En tant que psychologue, je dirais que nous vivons davantage une amplification de la perception de la violence qu’une explosion réelle de celle-ci. Les médias et les réseaux sociaux exposent en continu des images et des récits de faits violents. Notre cerveau, naturellement sensible au danger, retient et amplifie ces informations, créant un sentiment collectif d’insécurité. Cette exposition constante entretient un stress social diffus, même si certaines formes de violence, comme les crimes graves, n’ont pas nécessairement augmenté.
Cette montée de la violence qu’on a l’impression de vivre actuellement : est-ce le symptôme d’un malaise plus large ?
Oui, la violence observée ou ressentie est souvent le reflet d’un malaise collectif. Nous vivons dans un monde de plus en plus individualiste, compétitif et émotionnellement fragmenté. La perte du lien social, le sentiment d’isolement, la pression de la réussite et la peur de l’échec alimentent une forme de tension intérieure. Beaucoup de personnes n’ont plus d’espaces pour exprimer leurs frustrations ou émotions, ce qui conduit parfois à des comportements impulsifs ou agressifs. Cette montée de la violence (observée ou ressentie) traduit donc un déséquilibre émotionnel collectif et un déficit de dialogue social.
Dans quelle mesure la précarité, les inégalités sociales et le sentiment d’injustice peuvent-ils nourrir cette violence ?
La précarité et les inégalités sont des terrains fertiles à la colère et au ressentiment. Quand les besoins fondamentaux – sécurité, reconnaissance, dignité – ne sont pas satisfaits, la frustration peut se transformer en violence. Le sentiment d’injustice aggrave encore ce processus, car il touche à l’estime de soi et à la perception de sa place dans la société. Les personnes qui se sentent exclues ou méprisées peuvent alors manifester leur détresse à travers des actes violents, qu’ils soient physiques, verbaux ou symboliques. En ce sens, la violence devient parfois une manière de revendiquer une existence ou de réclamer une réparation morale.
Et la drogue ?
La consommation de la drogue s’inscrit pleinement dans cette réflexion sur la montée de la violence et le malaise social. Elle est à la fois symptôme et catalyseur de ce déséquilibre collectif. D’un côté, la drogue devient un refuge face à la précarité, au stress et à la perte de repères – une tentative d’échapper à une réalité ressentie comme injuste ou insupportable. De l’autre, elle alimente les comportements violents, tant sur le plan individuel (impulsivité, désinhibition, troubles du jugement) que collectif (trafics, rivalités, insécurité). Sur le plan sociologique, la dépendance et les réseaux qui en découlent traduisent un affaiblissement du tissu social, un manque de perspectives et de soutien communautaire. Pour réduire cette spirale, il ne suffit pas de réprimer : il faut comprendre et agir sur les causes profondes.

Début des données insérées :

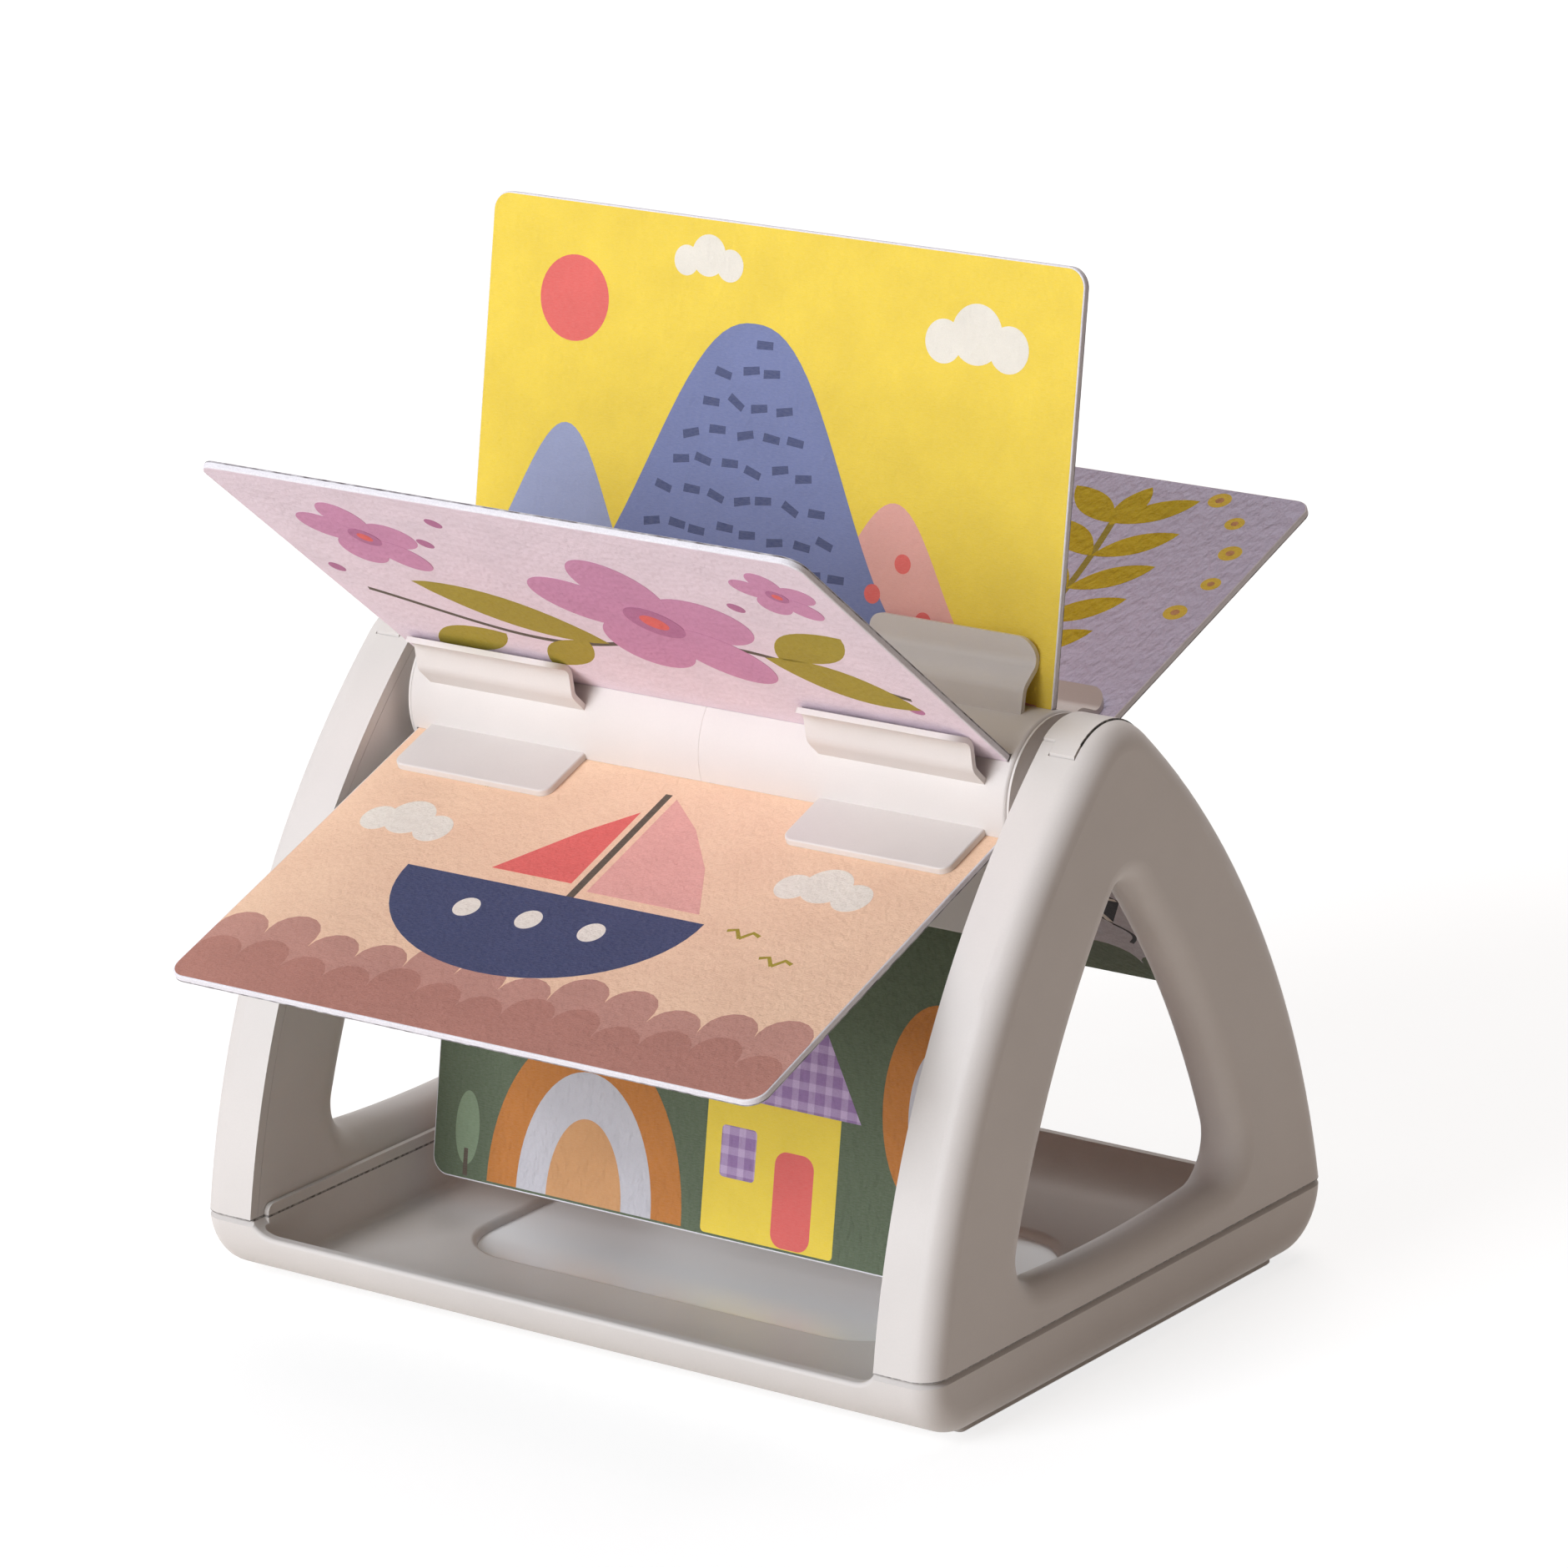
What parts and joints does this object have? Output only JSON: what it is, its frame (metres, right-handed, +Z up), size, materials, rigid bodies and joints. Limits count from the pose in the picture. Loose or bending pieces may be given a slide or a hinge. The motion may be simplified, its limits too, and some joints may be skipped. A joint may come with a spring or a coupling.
{
  "type": "tummy time card carousel",
  "caption": "Free-standing tummy-time book: double-sided picture cards on a drum that turns between two arches above a mirrored tray.",
  "frame": {"origin": "on the floor under the middle of the drum, the middle of the whole object's footprint", "axes": "+X along the drum to the right, -Y towards the baby, +Z up"},
  "size_m": [0.1886, 0.1978, 0.2188],
  "materials": {
    "frame_plastic": "warm light grey moulded plastic, satin",
    "drum_plastic": "warm light grey moulded plastic, satin",
    "mirror_sheet": "silvered plastic mirror sheet",
    "screw_steel": "zinc-plated steel screws",
    "board_lavender": "printed laminated board with a felt-like grain and white edges",
    "board_yellow": "printed laminated board with a felt-like grain and white edges",
    "board_pink": "printed laminated board with a felt-like grain and white edges",
    "board_peach": "printed laminated board with a felt-like grain and white edges",
    "board_green": "printed laminated board with a felt-like grain and white edges",
    "board_grey": "printed laminated board with a felt-like grain and white edges"
  },
  "bodies": {
    "stand": {"tray": "frame_plastic", "bottom_plate": "frame_plastic", "left_arch_shell": "frame_plastic", "right_arch_shell": "frame_plastic", "left_arch_panel": "frame_plastic", "right_arch_panel": "frame_plastic", "left_bearing_cap": "frame_plastic", "right_bearing_cap": "frame_plastic", "mirror": "mirror_sheet", "arch_screws": "screw_steel", "plate_screws": "screw_steel"},
    "carousel": {"left_drum_half": "drum_plastic", "right_drum_half": "drum_plastic", "left_drum_end": "drum_plastic", "right_drum_end": "drum_plastic", "card_back_upper": "board_lavender", "card_top": "board_yellow", "card_front_upper": "board_pink", "card_front_lower": "board_peach", "card_bottom": "board_green", "card_back_lower": "board_grey"}
  },
  "joints": [
    {"name": "carousel_spin", "type": "hinge", "parent": "stand", "child": "carousel", "pos_m": [0, 0, 0.115], "axis": [1, 0, 0], "continuous": true}
  ]
}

Quelles réponses sociétales ou institutionnelles pourraient aider à endiguer cette violence ?
La réponse doit être globale.
L’éducation : développer l’empathie, la gestion de la colère, la communication bienveillante dès le plus jeune âge.
La prévention : créer des espaces d’écoute, de médiation, et faciliter l’accès au soutien psychologique.
La justice : rester juste et humain, punir sans humilier, réparer sans détruire.
Le lien social : recréer la confiance, valoriser la solidarité et la coopération.
C’est en redonnant du sens au collectif et en restaurant la santé psychique du vivre-ensemble que nous pourrons apaiser durablement notre société.
Navin Ramgoolam rassure
Au Parlement, le vendredi 10 octobre, le Premier ministre Navin Ramgoolam a présenté les chiffres de la criminalité pour la période allant de janvier au 10 octobre 2025, insistant sur une tendance à la baisse. On compte 4 247 cas de voies de fait simples, 112 avec préméditation, 24 tentatives de meurtre et 24 meurtres. Les agressions contre des policiers s’élèvent à 104, tandis que 25 cas mortels ont été enregistrés, dont 24 déjà élucidés. Au total, 1 185 arrestations ont été effectuées. Le chef du gouvernement affirme que les chiffres sont meilleurs que ceux de 2024, tout en promettant de renforcer la loi contre les agressions envers les forces de l’ordre. Face à lui, le leader de l’opposition Joe Lesjongard a dénoncé une situation alarmante, évoquant «15 cas d’agressions par jour» et «10 policiers blessés chaque mois». Il a rappelé les récents incidents violents – dans le métro, à l’hôpital ou dans les foyers – pour souligner que, malgré les chiffres, la peur s’installe dans la rue.